* WHAT YOU HAVE TO DO
Of all the lines in this data, how many include "that"? Respond with the number only.

* SOURCE DATA
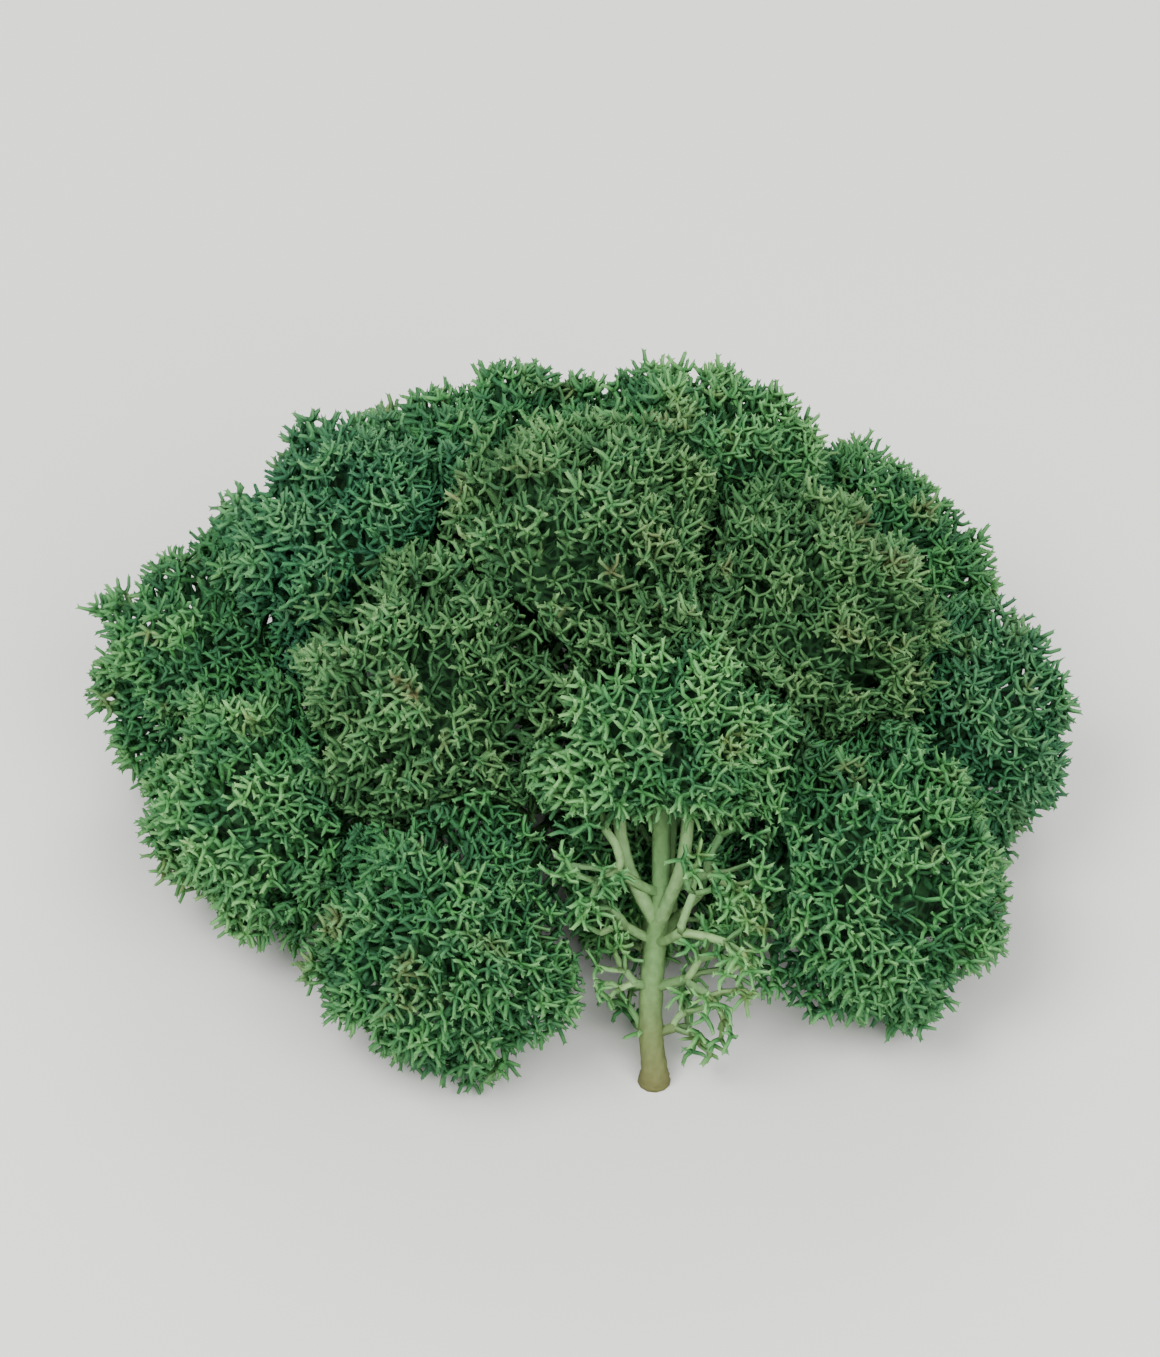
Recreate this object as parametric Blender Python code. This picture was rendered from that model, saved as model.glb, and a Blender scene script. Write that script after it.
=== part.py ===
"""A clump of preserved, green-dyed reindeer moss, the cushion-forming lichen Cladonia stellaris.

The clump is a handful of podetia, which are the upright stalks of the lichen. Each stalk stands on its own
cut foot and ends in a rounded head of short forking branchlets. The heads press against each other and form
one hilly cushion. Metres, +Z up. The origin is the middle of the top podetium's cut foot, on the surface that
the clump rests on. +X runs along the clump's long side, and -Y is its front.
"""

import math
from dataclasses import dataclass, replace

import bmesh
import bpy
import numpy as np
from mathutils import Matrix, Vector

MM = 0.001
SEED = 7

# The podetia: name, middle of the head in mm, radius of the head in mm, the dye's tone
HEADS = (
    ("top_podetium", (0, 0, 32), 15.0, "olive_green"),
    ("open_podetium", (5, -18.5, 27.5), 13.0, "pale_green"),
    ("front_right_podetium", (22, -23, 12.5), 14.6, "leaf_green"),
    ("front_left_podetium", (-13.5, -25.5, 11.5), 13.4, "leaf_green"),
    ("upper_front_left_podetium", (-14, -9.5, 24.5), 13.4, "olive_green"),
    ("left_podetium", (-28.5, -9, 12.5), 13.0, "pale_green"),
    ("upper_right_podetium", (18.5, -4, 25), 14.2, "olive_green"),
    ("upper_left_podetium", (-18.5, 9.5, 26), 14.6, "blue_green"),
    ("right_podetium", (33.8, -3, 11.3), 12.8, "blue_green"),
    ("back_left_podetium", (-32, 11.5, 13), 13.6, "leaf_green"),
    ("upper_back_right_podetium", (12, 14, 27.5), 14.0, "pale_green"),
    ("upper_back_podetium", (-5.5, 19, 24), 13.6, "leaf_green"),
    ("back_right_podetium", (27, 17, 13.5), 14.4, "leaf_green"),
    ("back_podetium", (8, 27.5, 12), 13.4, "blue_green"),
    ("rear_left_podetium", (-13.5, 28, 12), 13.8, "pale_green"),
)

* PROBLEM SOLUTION
2